The coffee shop provides a welcome break from the cold, but Horn immediately walks to the counter to ask about openings. If not quite confident, he projects a calm fatalism about his job search, as if certain that he'll get whatever is his due.
That turns out to be very little at Starbucks. The woman behind the counter says he'll have to apply online — a kiss of death, since it'll give him no chance to explain his criminal history.
Horn smiles as he leaves, and continues smiling as he walks between other businesses the rest of the afternoon. He fills out applications at a temp agency and a couple restaurants, while hearing variations on the Starbucks theme — come back later or apply online — if not outright refusal, at a dozen other places.
He never talks about his felony, because no one asks. So today, Horn clings to the hope of a call-back from a steakhouse where he interviewed the day before. And he basically looks like just one more desperate person searching for work in a dismal job market.
Plagued by the past
The reality for Horn and others with felony records is much darker. Steve Handen, a Colorado Springs homeless advocate, says the process of filling out applications often ends the hiring process long before the time comes to make a decision.
"It's name, address, telephone number, and, 'Have you ever been convicted of a felony?'" he says. "The felonious ones fall to the bottom of the barrel pretty quick."
Handen says he's seen people submit 100 or more applications before throwing in the towel. Then they take joblessness for granted and go back to drinking or whatever else got them into trouble in the first place.
Christie Donner, executive director of the Denver-based Colorado Criminal Justice Reform Coalition, lays out the conundrum in explicit terms: "If they can't survive legally, they will figure out a way to survive."
Gov. Bill Ritter set goals soon after he took office three years ago to reduce recidivism, the rate at which people like Horn go back to prison, while also curbing growth in the state's prison population.
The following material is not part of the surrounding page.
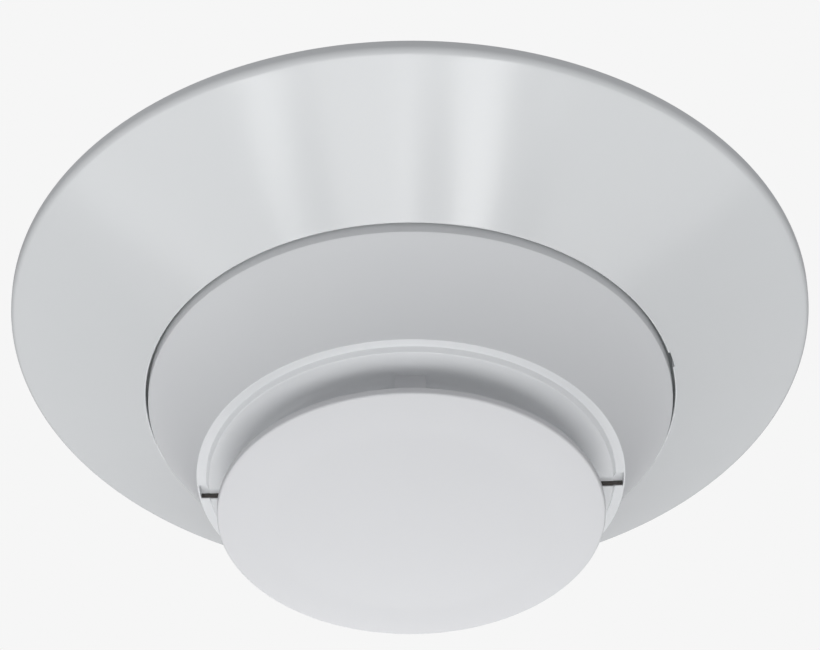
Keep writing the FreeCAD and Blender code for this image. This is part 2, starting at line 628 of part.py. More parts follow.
def back_housing():
    """The head's moulded back: plate, plinth with the dial windows, bayonet lugs and board bosses."""
    plate = joined([ring(0, COVER_BORE - SNAP_BEAD - HOUSING_GAP, HOUSING_DEPTH, PLATE_BACK),
                    ring(0, HOUSING_R, REBATE_FOOT, PLATE_BACK)])
    plinth = ring(0, PLINTH_R, PLINTH_TOP, HOUSING_DEPTH + 0.1)
    lugs = [arc_block(PLINTH_R - 0.3, LUG_R, LUG_TOP + BLADE_WALL, LUG_FOOT, a - LUG_HALF, a + LUG_HALF)
            for a in BAYONET_ANGLES]
    bosses = [rotated(rod(2.6, PLATE_BACK - 0.1, BOARD_TOP, BOARD_SCREW_PITCH_R), a)
              for a in BOARD_SCREW_ANGLES]
    whole = joined([plate, plinth] + lugs + bosses)
    cutters = [ring(0, PLINTH_R - PLINTH_WALL, PLINTH_TOP + HOUSING_WALL, PLATE_BACK + 0.5)]
    cutters += [rod(DIAL_WINDOW_R, PLINTH_TOP - 1, PLINTH_TOP + HOUSING_WALL + 1, x)
                for x in (-SWITCH_X, SWITCH_X)]
    cutters += [rotated(blade(BLADE_CLEAR), a) for a in BAYONET_ANGLES]
    cutters += [rotated(rod(BOARD_SCREW_R, HOUSING_DEPTH + 0.8, BOARD_TOP + 1, BOARD_SCREW_PITCH_R), a)
                for a in BOARD_SCREW_ANGLES]
    return whole.cut(cutters)


def circuit_board():
    """The round board, with its screw holes and lead holes."""
    board = ring(0, BOARD_R, BOARD_TOP, BOARD_FOOT)
    holes = [rotated(rod(BOARD_SCREW_R + 0.15, 0, 60, BOARD_SCREW_PITCH_R), a) for a in BOARD_SCREW_ANGLES]
    holes += [rod(LEAD_R + 0.1, 0, 60, side * LEAD_PITCH / 2) for side in (-1, 1)]
    return board.cut(holes)


def board_screw():
    whole = screw(BOARD_SCREW_HEAD_R, 1.3, BOARD_SCREW_R, BOARD_FOOT, HOUSING_DEPTH + 1.0, 0.5, 0.7)
    return moved(whole, BOARD_SCREW_PITCH_R)


def thermistor_tower():
    """The tube that holds the thermistor's leads clear of the floor."""
    return ring(TOWER_BORE, TOWER_R, BOARD_FOOT, FLOOR_DEPTH + 0.8)


def thermistor_bead():
    """The sensing bead: a drop of epoxy with its point towards the leads."""
    bead = Part.makeSphere(THERMISTOR_R, V(0, 0, -THERMISTOR_DEPTH))
    neck = Part.makeCone(THERMISTOR_R * 0.45, THERMISTOR_R * 0.8, 1.2, V(0, 0, -THERMISTOR_DEPTH + 1.7), DOWN)
    return joined([bead, neck]).cut(lead_rods())


def lead_rods():
    top = BOARD_TOP - 0.5
    rods = [rod(LEAD_R, top, THERMISTOR_DEPTH - 0.6, side * LEAD_PITCH / 2) for side in (-1, 1)]
    return rods


def led():
    """A round-topped indicator diode under the board, above the right-hand light pipe."""
    x = (SLOT_START + FLOOR_R) / 2
    y = (SLOT_BEND + SLOT_FAR - PIPE_BLADE) / 2
    flange = rod(LED_R + 0.3, BOARD_FOOT, BOARD_FOOT + 0.8, x, y)
    body = rod(LED_R, BOARD_FOOT + 0.7, BOARD_FOOT + LED_HEIGHT, x, y)
    dome = Part.makeSphere(LED_R, V(x, y, -BOARD_FOOT - LED_HEIGHT))
    return joined([flange, body, dome])


def light_pipe_stem(clear=0.0):
    """The upright post of the right-hand light pipe; clear widens it all round to cut its slit."""
    top = BOARD_FOOT + LED_HEIGHT + LED_R + 0.4
    return block(SLOT_START + PIPE_SHORT - clear, FLOOR_R + clear, SLOT_BEND - PIPE_BLADE - clear,
                 SLOT_FAR + clear - PIPE_CLEAR, top, INNER_ROOF + PIPE_BLADE + clear)


def light_pipe():
    """The right-hand pipe: it takes the diode's light down to two thin blades along the slot's far walls."""
    inner = block(SLOT_START + PIPE_SHORT, FLOOR_R, SLOT_BEND - PIPE_BLADE, SLOT_BEND - PIPE_CLEAR,
                  INNER_ROOF + PIPE_CLEAR, FLOOR_DEPTH - PIPE_SHORT)
    outer = block(FLOOR_R - 1, BAND_R, SLOT_FAR - PIPE_BLADE, SLOT_FAR - PIPE_CLEAR,
                  SLOT_ROOF + PIPE_CLEAR, BAND_DEPTH - PIPE_SHORT)
    reach = rod(SLOT_END - PIPE_SHORT, SLOT_ROOF, BAND_DEPTH)
    return joined([light_pipe_stem(), inner, outer.common(reach)])


def address_switch(side, stopped):
    """A square rotary code switch on the board's back; stopped adds the break-off stop for its dial."""
    half = SWITCH_SIZE / 2
    x = side * SWITCH_X
    face = BOARD_TOP - SWITCH_HEIGHT
    well_r = DIAL_R + DIAL_POINTER + 0.3
    body = block(x - half, x + half, -half, half, face, BOARD_TOP)
    body = body.cut([rod(well_r, face - 1, face + 0.4, x),
                     rod(DIAL_STEM_R + DIAL_FIT, face, BOARD_TOP - 1, x)])
    if not stopped:
        return body
    start = 90.0 + DIAL_STOP_CLEAR
    end = 450.0 - DIAL_TRAVEL - DIAL_STOP_CLEAR
    stop = arc_block(DIAL_R + 0.3, well_r + 0.2, face - 0.6, face + 0.5, start, end)
    return joined([body, moved(stop, x)])


def address_dial(side):
    """A dial with a screwdriver slot and a pointer; its stem turns in the switch."""
    x = side * SWITCH_X
    face = BOARD_TOP - SWITCH_HEIGHT
    foot = face + 0.4 - DIAL_GAP
    disc = rod(DIAL_R, DIAL_TOP, foot, x)
    rim = [e for e in disc.Edges if abs(e.CenterOfMass.z + DIAL_TOP) < 1e-6]
    disc = disc.makeChamfer(0.25, rim)
    pointer = block(x - 0.35, x + 0.35, DIAL_R - 0.4, DIAL_R + DIAL_POINTER, foot - 0.7, foot)
    stem = rod(DIAL_STEM_R, foot - 0.1, foot + DIAL_STEM, x)
    cutter = block(x - 0.35, x + 0.35, -DIAL_R * 0.75, DIAL_R * 0.75, DIAL_TOP - 1, DIAL_TOP + 0.6)
    return joined([disc, pointer, stem]).cut(cutter)


def address_label():
    """The blank label on the plinth, with a window over each dial."""
    label = ring(0, LABEL_R, PLINTH_TOP - LABEL_WALL, PLINTH_TOP)
    return label.cut([rod(DIAL_WINDOW_R + 0.3, 0, HOUSING_DEPTH, x) for x in (-SWITCH_X, SWITCH_X)])


def chip(width, depth_y, height, x, y, angle=0.0):
    """A rectangular component under the board, turned about its own middle."""
    body = block(x - width / 2, x + width / 2, y - depth_y / 2, y + depth_y / 2,
                 BOARD_FOOT, BOARD_FOOT + height)
    return rotated(body, angle, V(x, y, 0))


def microcontroller():
    """The controller chip with its rows of legs."""
    x, y, size = 0.0, 17.0, 7.0
    body = moved(chip(size, size, 1.1, x, y), z=-0.15)
    legs = []
    for side in range(4):
        for i in range(8):
            leg = block(x + size / 2 - 0.1, x + size / 2 + 0.9, y - 2.95 + i * 0.8, y - 2.65 + i * 0.8,
                        BOARD_FOOT, BOARD_FOOT + 0.4)
            legs.append(rotated(leg, side * 90.0, V(x, y, 0)))
    return joined([body] + legs)


def reed_switch():
    """The magnet-operated test switch: a glass capsule lying under the board."""
    capsule = Part.makeCylinder(1.1, 12.0, V(-6.0, -27.0, -BOARD_FOOT - 1.5), V(1, 0, 0))
    return capsule.makeFillet(0.8, capsule.Edges)


def reed_leads():
    """The two wires that hold the capsule, each bent up to the board."""
    wires = []
    for side in (-1, 1):
        run = Part.makeCylinder(0.32, 2.6, V(side * 6.0, -27.0, -BOARD_FOOT - 1.5), V(side, 0, 0))
        rise = Part.makeCylinder(0.25, 1.5, V(side * 8.2, -27.0, -BOARD_FOOT - 1.5), AXIS)
        wires.append(joined([run, rise]))
    return wires


def capacitors():
    """Two round electrolytic cans under the board."""
    cans = []
    for x, y in ((-18.0, 12.0), (18.0, 12.0)):
        can = rod(3.1, BOARD_FOOT, BOARD_FOOT + 7.5, x, y)
        rim = [e for e in can.Edges if abs(e.CenterOfMass.z + BOARD_FOOT + 7.5) < 1e-6]
        cans.append(can.makeFillet(0.5, rim))
    return cans


def chip_parts():
    """The small resistors and capacitors spread under the board."""
    places = [(-9, 8, 0), (-12, -6, 90), (-5, -12, 0), (6, -13, 0), (12, -6, 90), (10, 6, 0),
              (-24, -8, 90), (24, -8, 90), (-15, -20, 45), (15, -20, -45), (0, 27, 0), (-8, 28, 0), (8, 28, 0)]
    return [chip(2.0, 1.25, 0.6, x, y, a) for x, y, a in places]


# ---------------------------------------------------------------- assembly
def save(name, shapes):
    """Writes one node's solids, after checking that each one is whole."""
    shapes = shapes if isinstance(shapes, list) else [shapes]
    solids = [s for shape in shapes for s in shape.Solids]
    for solid in solids:
        if not solid.isValid() or solid.Volume <= 0:
            raise ValueError(name + " has a bad solid")
    whole = solids[0] if len(solids) == 1 else Part.makeCompound(solids)
    whole.exportStep("parts/" + name + ".step")
    print(name, len(solids), round(sum(s.Volume for s in solids), 1))


def main():
    os.makedirs("parts", exist_ok=True)
    save("trim_flange", trim_flange())
    save("mounting_base", mounting_base())
    for i, angle in enumerate(BAYONET_ANGLES, 1):
        save("contact_spring_%d" % i, rotated(contact_spring(), angle))
        save("terminal_clamp_%d" % i, rotated(terminal_clamp(), angle))
        save("terminal_screw_%d" % i, rotated(terminal_screw(), angle))
        save("contact_blade_%d" % i, rotated(blade(), angle))
    save("tamper_lever", tamper_lever())
    save("head_cover", head_cover())
    save("cap_disc", cap_disc())
    save("thermal_cage", thermal_cage())
    save("back_housing", back_housing())
    save("circuit_board", circuit_board())
    save("board_screws", [rotated(board_screw(), a) for a in BOARD_SCREW_ANGLES])
    save("thermistor_tower", thermistor_tower())
    save("thermistor_bead", thermistor_bead())
    save("thermistor_leads", lead_rods())
    for name, diode, pipe in zip(("right", "left"), both_sides(led()), both_sides(light_pipe())):
        save("indicator_led_" + name, diode)
        save("light_pipe_" + name, pipe)
    for side, name in ((-1, "tens"), (1, "ones")):
        save(name + "_switch_body", address_switch(side, name == "tens"))
        save(name + "_dial", address_dial(side))
    save("address_label", address_label())
    save("microcontroller", microcontroller())
    save("reed_switch", reed_switch())
    save("reed_switch_leads", reed_leads())
    save("capacitors", capacitors())
    save("chip_parts", chip_parts())
    save("surge_suppressor", chip(7.0, 4.0, 2.4, -20.0, -14.0, 30.0))
    save("crystal", chip(5.0, 3.2, 1.2, 9.0, 17.5, 90.0))
    save("choke", chip(6.0, 6.0, 3.0, 20.0, -15.0, 45.0))


main()
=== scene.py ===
# %% [markdown]
# # A heat detector on a ceiling
#
# This notebook dresses a plug-in heat detector for a render. The shapes that hold the mechanism
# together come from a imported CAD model, the frame. It is loaded first, and everything else takes its
# size and place from it. The origin is on the ceiling, +Z points up into the ceiling and the detector
# hangs below it, so almost every height here is negative.

# %% Load the frame
import json
import math
import bmesh
import bpy
from mathutils import Matrix, Vector


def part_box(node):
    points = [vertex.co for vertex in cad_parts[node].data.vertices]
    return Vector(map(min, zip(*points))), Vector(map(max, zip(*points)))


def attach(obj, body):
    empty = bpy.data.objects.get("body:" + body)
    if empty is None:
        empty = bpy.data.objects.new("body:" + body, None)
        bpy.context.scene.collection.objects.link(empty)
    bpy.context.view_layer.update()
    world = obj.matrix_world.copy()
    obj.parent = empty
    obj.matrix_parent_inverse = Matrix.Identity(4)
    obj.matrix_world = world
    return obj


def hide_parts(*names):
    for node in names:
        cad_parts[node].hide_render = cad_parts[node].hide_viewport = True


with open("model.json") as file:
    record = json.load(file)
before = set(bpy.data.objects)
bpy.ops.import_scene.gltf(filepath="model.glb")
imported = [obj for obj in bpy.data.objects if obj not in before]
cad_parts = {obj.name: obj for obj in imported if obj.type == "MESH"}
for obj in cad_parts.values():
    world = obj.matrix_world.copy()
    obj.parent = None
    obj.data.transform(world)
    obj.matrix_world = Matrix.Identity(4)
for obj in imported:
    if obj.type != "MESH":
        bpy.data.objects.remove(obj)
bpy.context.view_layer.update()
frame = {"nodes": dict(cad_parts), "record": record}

MM = 0.001

# %% [markdown]
# ## Sizes
#
# The visible shells are turned parts, so each one is described by a few radii and depths. The outer
# ones are read from the frame's boxes, which keeps them in step with the CAD model. The small ones, such
# as a rounding or the width of a slot, are set here in millimetres.

# %% Sizes from the frame
def radius(node):
    """A turned node's outer radius in millimetres."""
    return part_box(node)[1].y / MM

def top(node):
    """The height of a node's upper end in millimetres."""
    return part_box(node)[1].z / MM

def foot(node):
    """The height of a node's lower end in millimetres."""
    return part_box(node)[0].z / MM

FLANGE_R = radius("trim_flange")
HEAD_R = radius("head_cover")
HEAD_TOP = top("head_cover")
CURB_FOOT = foot("head_cover")
CAP_R = radius("cap_disc")
CAP_FOOT = foot("cap_disc")
CAGE_FOOT = foot("thermal_cage")
print("flange", round(FLANGE_R, 2), "head", round(HEAD_R, 2), "cap", round(CAP_R, 2))

# %% Small sizes, in millimetres
SEAM_GAP = 0.55            # gap between the head and the flange's lip
FLANGE_RIM = 2.3
FLANGE_RIM_ROUND = 1.8
FLANGE_HOLLOW = 0.48       # how far the flange bows in from a straight cone
FLANGE_WALL = 1.9
FLANGE_DEPTH = 20.0        # where the lip's sharp corner would be, before it is rounded
FLANGE_LIP_ROUND = 0.2
FLANGE_LIP_HEIGHT = 5.2
FLANGE_LIP_WALL = 1.8
FLANGE_RIBS = 12
HEAD_RIM_FOOT = 21.4
BAND_R = 40.35             # the flat band round the air inlet
BAND_WIDTH = 1.8
BAND_DEPTH = 38.8
STEP_HEIGHT = 1.1
STEP_DRAFT = 0.5
FLARE_HOLLOW = 0.8
COVER_WALL = 1.8
FLOOR_WALL = 1.6
CURB_R = 31.0
CURB_WALL = 1.4
CURB_FILLET = 2.0
PILLAR_INSET = 0.3
PILLAR_WALL = 1.3
PILLAR_WIDTH = 5.6
PILLARS = 4
CAP_EDGE = 1.45
CAP_WALL = 2.15
CAP_SHOULDER_R = 26.5
CAP_DOME = 1.8
SLOT_SIDE = -0.3
SLOT_WIDTH = 3.9
SLOT_STEP = 1.25
SLOT_CUT = 1.0
SLOT_START = 33.4
SLOT_END_WALL = 0.3
NOTCH_ANGLE = -13.7
NOTCH_WIDTH = 4.3
NOTCH_CUT = 0.4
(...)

On the latter front he's made some progress: The state has only added 346 inmates to its tally since the end of 2006, bringing the total to 22,696. (Ritter announced with some fanfare a plan to save the state nearly $19 million in the 2009-10 budget year by speeding the release of some inmates, but his Accelerated Transition Program was scaled back sharply amid criticism that dangerous people would be put back on the streets.)
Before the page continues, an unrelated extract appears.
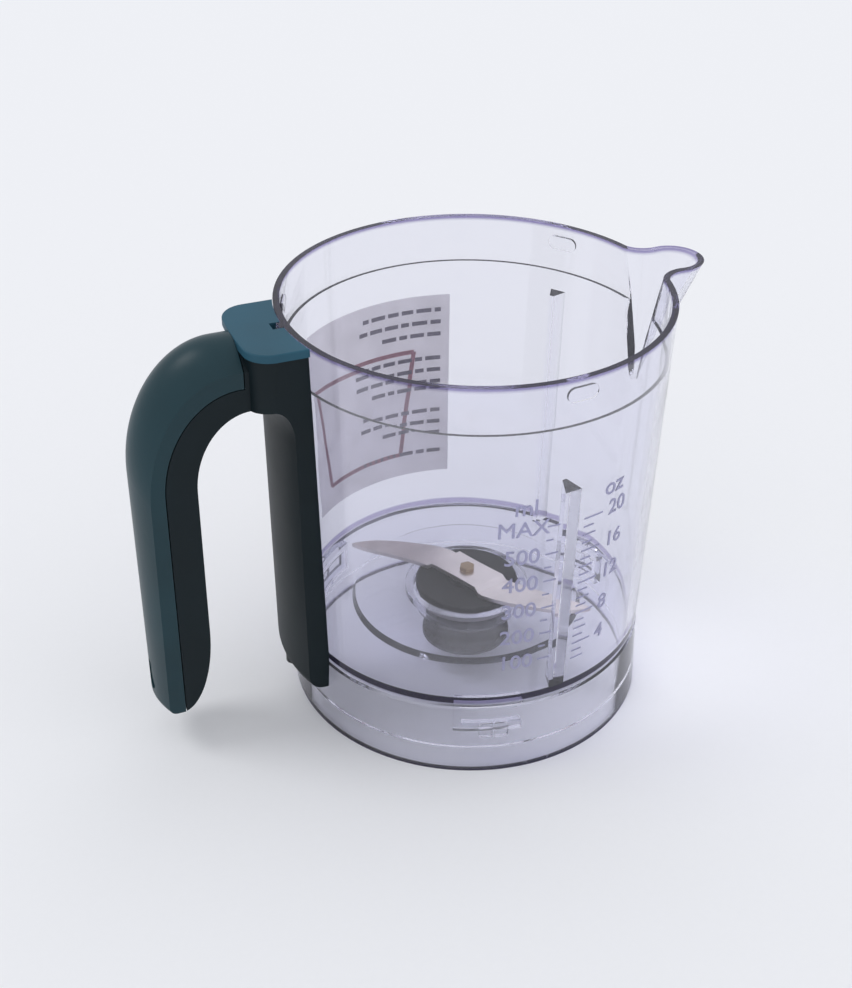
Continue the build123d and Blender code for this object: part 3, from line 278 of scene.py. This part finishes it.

It's too early to examine recidivism data since the governor took office, but the state's tightening budget has already squeezed out some of the programs that were meant to help former inmates stick to the straight and narrow. Starting last year, the state budgeted $1.8 million for "wraparound" services to help parolees get jobs, housing and other necessities, along with $3 million to get inmates educational and vocational training in prison. Yet neither program ever was funded, and both are slated for permanent elimination from the Department of Corrections budget this year.
Donner says three of the 200-plus inmates released early under Ritter's Accelerated Transition Program have already come to her organization looking for help, indicating possible gaps in services for that program as well.
Donner, who serves on the state's Commission on Criminal and Juvenile Justice and helps lead one of its sub-groups analyzing post-prison supervision, says funding woes are only part of a bigger problem: The state's parole system still leans toward penalizing offenders who slip up, instead of motivating them to succeed.
"We are probably years behind where other states are," she says.
Plans to start training parole and probation officers in motivational interviewing techniques are on track for later this year. But their clients will face the harshest economy in decades.
Back in February 2007, the Indy told the story of Ernie Medina, who, after serving three prison terms on drug-related charges, started his own construction company with the goal of employing other former inmates. Today, the company is gone, and Medina's struggling to find hourly work as a carpenter. Paroled five years ago, Medina sounds a note of despair talking about what it would be like to get out now: "They are almost doomed to fail because of a lack of work."
He talks longingly about the idea that people should get a chance to succeed when they leave prison, then dismisses it."That's just fucked," he says, apologizing for the profanity but adding that no other word fits. "It's just too hard to find a job."